The term broadband covers a host of new products, technologies, services, and networks. One way to define broadband networks is to categorize them as those networks that support services requiring bit rates well above one megabits per second. Business and residential subscribers will be connected to broadband networks via a common access, operating at 150 megabits per second or above, that can handle a range of different broadband service types. ATM (asynchronous transfer mode) has been chosen as the communication principle on which broadband networks will be based. A future broadband ISDN (integrated services digital network) will offer the flexibility needed to handle diverse services ranging from basic telephone service to high speed data transfer, videotelephony, and high quality television distribution. The key to this flexibility is ATM which carries digital information in special cells.
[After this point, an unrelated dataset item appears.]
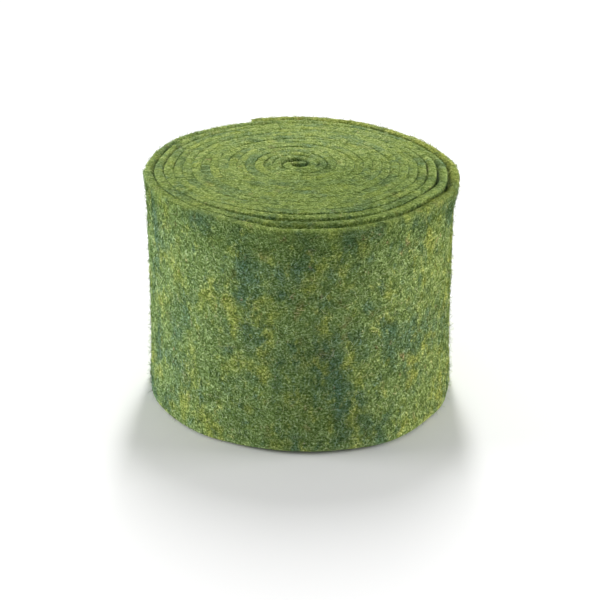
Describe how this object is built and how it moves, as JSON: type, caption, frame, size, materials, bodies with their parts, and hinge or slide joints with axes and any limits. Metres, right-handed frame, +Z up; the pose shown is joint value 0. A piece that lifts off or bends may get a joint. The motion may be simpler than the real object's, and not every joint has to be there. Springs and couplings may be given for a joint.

This allows the network to be used efficiently by applications and services with widely differing bandwidth requirements and call characteristics.
A growable packet switching arrangement disclosed in a paper by K.Y. Eng et al., entitled "The Growable Switch Architecture: A Self-Routing Implementation for Large ATM Applications", International Conference on Communications, June 1991, has been proposed for use in ATM applications. In the disclosed arrangement, a partition is made between a front-end distribution network and a column of output packet switching modules. The outputs are divided into groups of n lines each. All incoming cells are routed through the front-end distribution network for substantially instantaneous delivery based on their destination output group addresses. As such, the distribution network must not buffer full cells and must instead perform its routing function for all the cells arriving in each packet time slot. Since the n outputs are grouped into n lines each, there are a total of N/n output groups. For each output group, the corresponding output packet switching module has m (m&gt;=n) inputs, meaning that up to m cells can be accepted for that output group in each time slot. The output packet switching module has buffers for storing full received cells. In an L.times.N packet switch, up to L cells can arrive simultaneously for a particular output group so the design range of m is n&lt;=m&lt;=L. According to the generalized knockout principle, it is possible to pick m&lt;&lt;N to yield an arbitrarily small cell loss probability that is acceptable for the switching system design, even under the most general traffic assumptions. The maximum number of cells accepted into each output group is restricted to m; if there are more than m cells destined to the same output group in a time slot, the excessive cells are simply dropped. Although the general characteristics of a growable packet switching arrangement are known, the design of such an arrangement with a low cost, high performance distribution network remains an important problem.
A high performance, self-routing ATM switch, referred to as a rerouting network (FIG. 39) is disclosed in a paper by S. Urushidani entitled, "Rerouting Network: A High-Performance Self-Routing Switch for B-ISDN", IEEE Journal on Selected Areas in Communications, Vol. 9, No. 8, Oct. 1991. Although the Urushidani paper contains no disclosure, teaching or suggestion concerning growable packet switching arrangements, the performance of the disclosed ATM switch is enhanced by a "rerouting" algorithm applied to a particular multistage interconnection algorithm. The interconnection algorithm offers many access points to the output and resolves output contention by including buffers at each switching stage. The rerouting network is a multistage interconnection network with more than log.sub.2 L switching stages. The stages are interconnected by routing links and bypass links. The algorithm is applied to embed plural banyan networks within the switch. That is, the partial networks composed of switching elements and routing links from switching stages 1 to 4, from 2 to 5, and so on are banyan networks, because a single path always exists between all input-output pairs. Therefore, a cell that fails to take its desired route due to cell contention at a given stage can restart its routing from the next stage through a banyan network formed in the following log.sub.2 L stages. This restart is referred to as "rerouting". On the other hand, the bypass links route the cell, having reached its destination, to the output line without switching at each switching element. Although the rerouting network has good performance--for example, relatively low blocking-it is not suitable for use as the distribution network of a growable packet switching arrangement. One of the key properties of a growable packet switching arrangement is that the nodes of the distribution network should not be required to buffer full packets. The rerouting network nodes each include sufficient buffers to store full 53-byte ATM cells for later transmission. Accordingly, the nodes are complex and expensive in sharp distinction to the distribution network nodes needed in a growable packet switching arrangement.
In view of the foregoing, a need exists in the art for a growable packet switching arrangement with a low cost, high performance distribution network.